Posted by kittycalash in Events, Food, Living History, Reenacting

≈ 6 Comments

Tags

10th Massachusetts, Brigade of the American Revolution, common soldier, food, Monmouth NJ, Revolutionary War, seasonal menus

Food: It is always on my mind, even cataloging. When the tan and brown and black colors of a sampler make me think of Tiramisu,  I know it’s time to wrap up work for the day. But food is particularly on my mind this week, as I plan and calculate for Monmouth, hoping to use the lessons I’ve learned in the past instead of just being anxious. I know it’s not a test, but it feels like one, somehow.

The Young Mr has aged suddenly, in Don Draper’s kitchen.

Continental rations were supposed to be a pound of beef and a pound of flour a day for man, half that for a woman employed by the army and a quarter of that for a child. The Young Mr (who isn’t really a child and is sort of a soldier) would get more if he was really a drummer… but in any case, we’re looking at 2 + ½ + ¼ or 2 ¾ pounds of beef and the equivalent of flour at a minimum to feed two soldiers, a woman, and a child per day (at a minimum, I expect to feed the adjutant as well as ourselves).

I float out ideas like fire cake or pudding to take account of the flour, but Mr S reels me in and suggests that we should stick to what we know until we can test other ideas on the landlord’s fire pit. We shall substitute bread, therefore, and I probably will not make a nuisance of myself at the bakery or the grocery and ask them to weigh the loaves, as I have my own kitchen scale and can obsess about this in the comfort of our home.

Too fancy! From the Complete Housewife.

Too fancy!
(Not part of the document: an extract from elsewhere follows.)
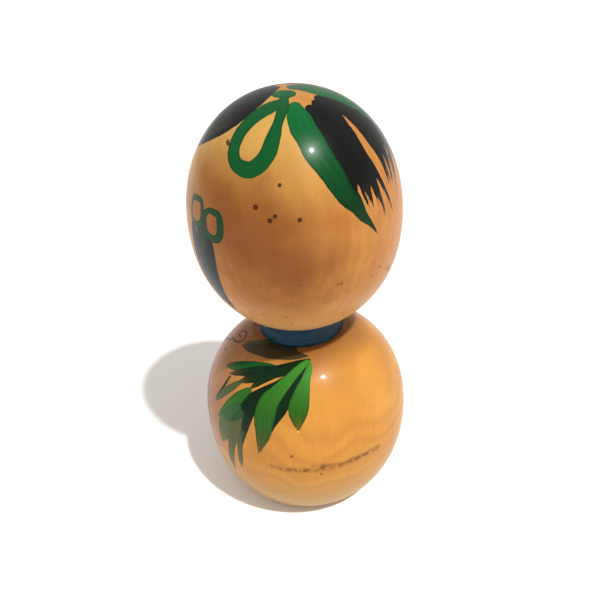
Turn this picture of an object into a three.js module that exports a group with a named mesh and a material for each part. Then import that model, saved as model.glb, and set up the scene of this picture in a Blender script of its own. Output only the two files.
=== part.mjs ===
// Kokeshi doll: a turned wooden head that turns on a peg, over a turned wooden body with a painted neck collar.
// Millimetres, +Z up. The origin is the centre of the flat base, and the face looks along -Y.
import * as THREE from "three";

// Driving dimensions of the body
const bodyRadius = 30.1; // at its widest
const shoulderRise = 30; // how far the oval above the widest place would reach if the neck did not cut it
const shoulderFullness = 2.27; // 2 is a true oval, more is squarer
const hipDrop = 33.4; // how far the oval below the widest place would reach if the base did not cut it
const hipFullness = 2.08;
const baseRadius = 19.9; // where the oval meets the floor
const baseBevel = 0.7; // turned edge round the flat base

// Driving dimensions of the head
const headRadius = 27.9; // at its widest
const crownRise = 32.3; // from the widest place up to the crown
const cheekDrop = 31.1; // how far the oval below the widest place would reach if the neck did not cut it
const headFullness = 2.12;

// Driving dimensions of the neck
const collarRadius = 12;
const collarHeight = 6.1;
const collarEdge = 0.6; // rounding of the collar's two rims
const shoulderLand = 2; // flat ring turned on the body round the collar
const headLand = 0.4; // flat ring under the head round the collar
const pegRadius = 5;
const pegInBody = 16; // depth that is glued into the body
const pegInHead = 17; // depth that the head turns on
const pegBevel = 1; // at both ends of the peg
const beadLength = 4; // of the swelling that keeps the head on
const beadSwell = 0.5; // how far the swelling stands out of the peg
const beadBelowTip = 4; // from the peg's upper end to the middle of the swelling

// Clearances
const glueGap = 0.15; // round a glued peg
const runningGap = 0.1; // round the peg where the head turns
const faceGap = 0.05; // between the collar and the head that turns on it
const endGap = 1; // beyond each end of the peg

// How finely the turned surfaces are divided
const segments = 40;
const ovalSteps = 12;
const rimSteps = 3;

const point = (radius, height) => new THREE.Vector2(radius, height);

// How far above its widest place an oval is when it has narrowed to a given radius.
function ovalHeight(radius, widest, reach, fullness) {
  return reach * (1 - (radius / widest) ** fullness) ** (1 / fullness);
}

// Points of an oval between two radii, on the side of its centre that the sign of its reach says.
function ovalArc(fromRadius, toRadius, { widest, reach, fullness, centre }) {
  const angleOf = (radius) => Math.acos((radius / widest) ** (fullness / 2));
  const from = angleOf(fromRadius);
  const to = angleOf(toRadius);
  return Array.from({ length: ovalSteps + 1 }, (_, i) => {
    const angle = from + ((to - from) * i) / ovalSteps;
    const across = Math.max(Math.cos(angle), 0);
    const along = Math.max(Math.sin(angle), 0);
    return point(widest * across ** (2 / fullness), centre + reach * along ** (2 / fullness));
  });
}

// Heights up the doll, each worked out from the pieces below it
const bodyCentre = ovalHeight(baseRadius, bodyRadius, hipDrop, hipFullness);
const shoulderRadius = collarRadius + shoulderLand;
const bodyTop = bodyCentre + ovalHeight(shoulderRadius, bodyRadius, shoulderRise, shoulderFullness);
const collarTop = bodyTop + collarHeight;
const headBottom = collarTop + faceGap;
const headLandRadius = collarRadius + headLand;
const headCentre = headBottom + ovalHeight(headLandRadius, headRadius, cheekDrop, headFullness);
const pegBottom = bodyTop - pegInBody;
const pegTop = headBottom + pegInHead;
const beadMiddle = pegTop - beadBelowTip;

// The body: one turning, flat at the base and at the land round the collar, bored from above for the peg.
function bodyProfile() {
  const hip = { widest: bodyRadius, reach: -hipDrop, fullness: hipFullness, centre: bodyCentre };
  const shoulder = { widest: bodyRadius, reach: shoulderRise, fullness: shoulderFullness, centre: bodyCentre };
  const boreRadius = pegRadius + glueGap;
  const boreEnd = pegBottom - endGap;
  const aboveBevel = ovalArc(baseRadius, bodyRadius, hip).filter((p) => p.y > baseBevel);
  return [
    point(0, 0),
    point(baseRadius - baseBevel, 0),
    ...aboveBevel,
    ...ovalArc(bodyRadius, shoulderRadius, shoulder).slice(1),
    point(boreRadius, bodyTop),
    point(boreRadius, boreEnd),
    point(0, boreEnd),
  ];
}

// The collar: a ring threaded on the peg and glued down on the body, with rounded rims.
function collarProfile() {
  const boreRadius = pegRadius + glueGap;
  const rimCentre = collarRadius - collarEdge;
  const rim = (height, startAngle) =>
    Array.from({ length: rimSteps + 1 }, (_, i) => {
      const angle = startAngle + ((Math.PI / 2) * i) / rimSteps;
      return point(rimCentre + collarEdge * Math.cos(angle), height + collarEdge * Math.sin(angle));
    });
  return [
    point(boreRadius, bodyTop),
    ...rim(bodyTop + collarEdge, -Math.PI / 2),
    ...rim(collarTop - collarEdge, 0),
    point(boreRadius, collarTop),
    point(boreRadius, bodyTop),
  ];
}

// The peg: a dowel glued into the body, with a swelling near its top that snaps into a groove in the head.
function pegProfile() {
  const halfBead = beadLength / 2;
  const beadRadius = pegRadius + beadSwell;
  return [
    point(0, pegBottom),
    point(pegRadius - pegBevel, pegBottom),
    point(pegRadius, pegBottom + pegBevel),
    point(pegRadius, beadMiddle - halfBead),
    point(beadRadius, beadMiddle - halfBead / 2),
    point(beadRadius, beadMiddle + halfBead / 2),
    point(pegRadius, beadMiddle + halfBead),
    point(pegRadius, pegTop - pegBevel),
    point(pegRadius - pegBevel, pegTop),
    point(0, pegTop),
  ];
}

// The head: one turning, flat where it meets the collar, bored from below with a groove for the peg's swelling.
function headProfile() {
  const cheek = { widest: headRadius, reach: -cheekDrop, fullness: headFullness, centre: headCentre };
  const crown = { widest: headRadius, reach: crownRise, fullness: headFullness, centre: headCentre };
  const boreRadius = pegRadius + runningGap;
  const grooveRadius = boreRadius + beadSwell;
  const halfGroove = beadLength / 2 + runningGap;
  const boreEnd = pegTop + endGap;
  return [
    point(0, boreEnd),
    point(boreRadius, boreEnd),
    point(boreRadius, beadMiddle + halfGroove),
    point(grooveRadius, beadMiddle + halfGroove / 2),
    point(grooveRadius, beadMiddle - halfGroove / 2),
    point(boreRadius, beadMiddle - halfGroove),
    point(boreRadius, headBottom),
    ...ovalArc(headLandRadius, headRadius, cheek),
    ...ovalArc(headRadius, 0, crown).slice(1),
  ];
}

// A named mesh from a profile of (radius, height) points, turned about the Z axis.
function turned(name, profile, material) {
  const geometry = new THREE.LatheGeometry(profile, segments);
  geometry.rotateX(Math.PI / 2);
  const mesh = new THREE.Mesh(geometry, material);
  mesh.name = name;
  return mesh;
}

const varnishedHead = new THREE.MeshStandardMaterial({ color: 0xc98a45, roughness: 0.3, metalness: 0 });
const varnishedBody = new THREE.MeshStandardMaterial({ color: 0xd89a4a, roughness: 0.3, metalness: 0 });
const bluePaint = new THREE.MeshStandardMaterial({ color: 0x1f4f77, roughness: 0.35, metalness: 0 });
const bareDowel = new THREE.MeshStandardMaterial({ color: 0xd9b47c, roughness: 0.6, metalness: 0 });

const doll = new THREE.Group();
doll.add(turned("body", bodyProfile(), varnishedBody));
doll.add(turned("neck_collar", collarProfile(), bluePaint));
doll.add(turned("neck_peg", pegProfile(), bareDowel));
doll.add(turned("head", headProfile(), varnishedHead));

export default doll;
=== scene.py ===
"""A kokeshi doll of turned and painted wood, seen from behind its left shoulder: the round body with its
leaf spray, the blue neck collar, the hidden peg, and the round head with its hair, bow and side locks.

The doll stands on the floor at the origin, +Z up, and faces -Y. A bearing is an angle round the doll in
degrees: 0 is the way the face looks and 90 is the doll's left. A latitude is an angle up one of its balls in
degrees: 0 is the ball's widest place and 90 is its top.
"""
import math
from collections import namedtuple

import bmesh
import bpy
import numpy as np
from mathutils import Matrix, Vector


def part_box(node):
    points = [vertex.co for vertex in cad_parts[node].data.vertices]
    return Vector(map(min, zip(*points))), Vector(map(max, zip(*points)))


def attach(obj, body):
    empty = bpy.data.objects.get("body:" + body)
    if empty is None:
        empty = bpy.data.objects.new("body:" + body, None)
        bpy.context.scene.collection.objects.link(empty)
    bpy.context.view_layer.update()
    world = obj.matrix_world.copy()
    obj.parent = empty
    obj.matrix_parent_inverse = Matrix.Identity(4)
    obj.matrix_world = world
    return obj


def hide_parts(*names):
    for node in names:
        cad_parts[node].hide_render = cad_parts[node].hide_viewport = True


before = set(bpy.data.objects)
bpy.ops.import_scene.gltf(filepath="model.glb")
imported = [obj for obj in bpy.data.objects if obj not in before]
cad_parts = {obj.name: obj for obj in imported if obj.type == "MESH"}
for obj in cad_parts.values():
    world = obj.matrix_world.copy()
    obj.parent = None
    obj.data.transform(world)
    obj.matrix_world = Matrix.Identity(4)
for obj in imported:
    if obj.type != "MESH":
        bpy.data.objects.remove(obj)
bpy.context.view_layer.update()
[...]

From the Complete Housewife.

My plan is about the same as every camp dining plan: that’s suitable, given the repetitive nature of Army rations (and the repetitive complaints of the soldiers, echoed in every war).

Friday
Pasties. They keep and travel well.

Saturday Morning
Bread, cheese, strawberries, eggs
Ideally, I’ll find a farm stand where I can buy local strawberries, but we will only get into a discussion of what exactly would have been in season on New Jersey in June 1778, which leads to a discussion of global heating.

Saturday Lunch
Bread, cheese, ham, cookies from home

Saturday Dinner
Beef stew and bread, strawberries, cookies from home

Sunday Morning
Bread, cheese, fruit, eggs

Sunday Lunch
Bread cheese, ham, and anything that’s left

This is essentially the same plan that I had for OSV last year, with the biggest sticking points being: will I remember the eggs? Will I manage coffee? I’m not very good at anything until I have coffee, or some kind of caffeine, which could be a challenge this time around. There’s an ice truck scheduled to go through the camps, but what I want to know is, when’s the coffee truck coming?